Tag Archives: microgravity

Space is a (more dangerous) place

New results of space shuttle research on bacteria has ominous implications. People get weaker in microgravity and have to exercise like crazy just to retain their normal health. But that same microgravity makes Salmonella typhimurium bacteria more virulent. The researchers say the finding might help them concoct new treatments for infections from the bug here on the ground. They probably also better be thinking about this new danger for already-impaired people out in the black.

Almost zero G

Famed physicist Stephen Hawking, advocate of humanity migrating into the solar system and beyond, will soon get his first experience with microgravity in a Boeing 727 on a parabolic flight:

"To be allowed to carry Prof. Hawking, Zero-G needed to obtain a unique certificate from the Federal Aviation Administration (FAA)–no one has ever flown a disabled person in weightlessness before. Prof. Hawking will be accompanied by a team of three doctors and at least two of the Cambridge professor’s experienced caregivers."

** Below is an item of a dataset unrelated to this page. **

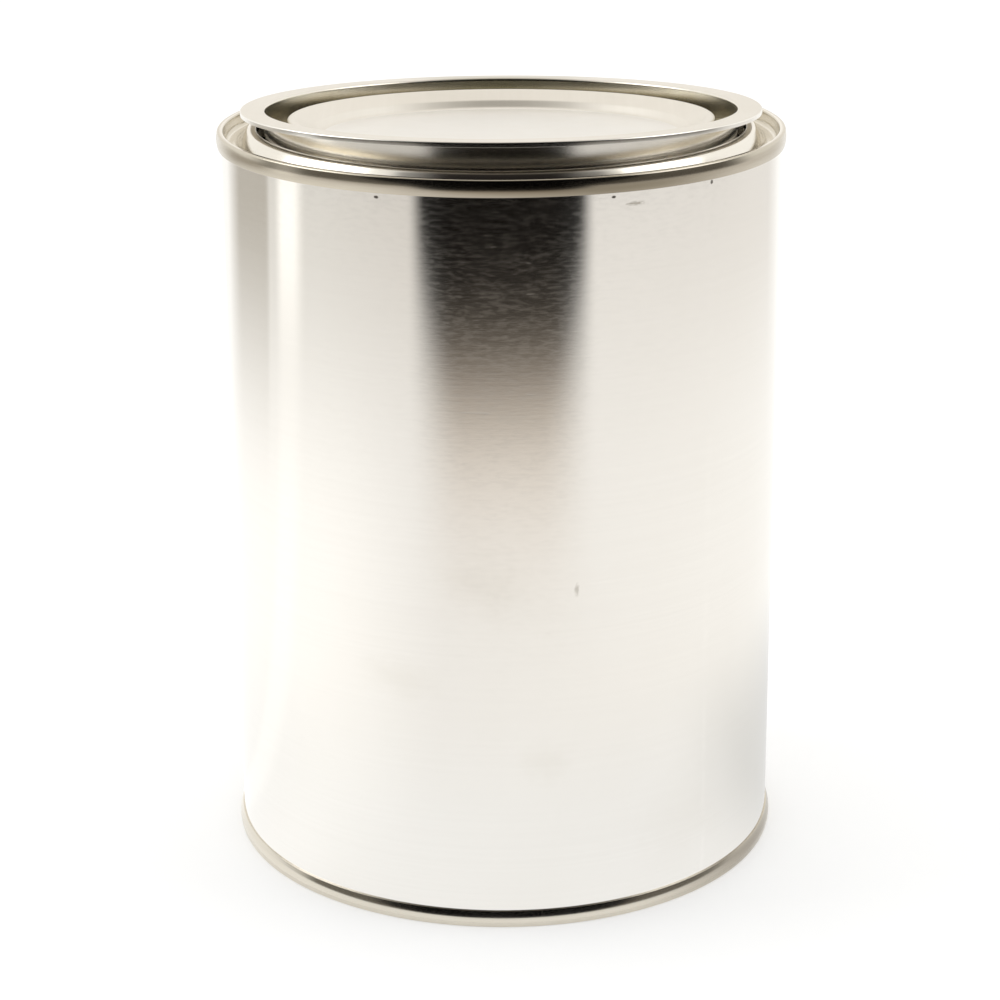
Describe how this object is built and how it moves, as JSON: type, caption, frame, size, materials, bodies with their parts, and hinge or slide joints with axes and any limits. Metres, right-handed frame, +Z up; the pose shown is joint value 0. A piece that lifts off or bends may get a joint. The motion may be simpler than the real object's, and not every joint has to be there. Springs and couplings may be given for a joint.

I had the chance for a similar flight out of Houston a few years before I retired, but passed on it. I get rather seriously seasick, and sometimes airsick, and while I would jump at an opportunity to go into space, a minute or less in microgravity (bookended by a stomach-churning 1.8 Gs) hardly seems worth it. Though it does look like fun.

UPDATE  Post-flight, Hawking tells the BBC: "It was amazing.The zero-G part was wonderful and the higher-G part was no problem. I could have gone on and on. Space, here I come!"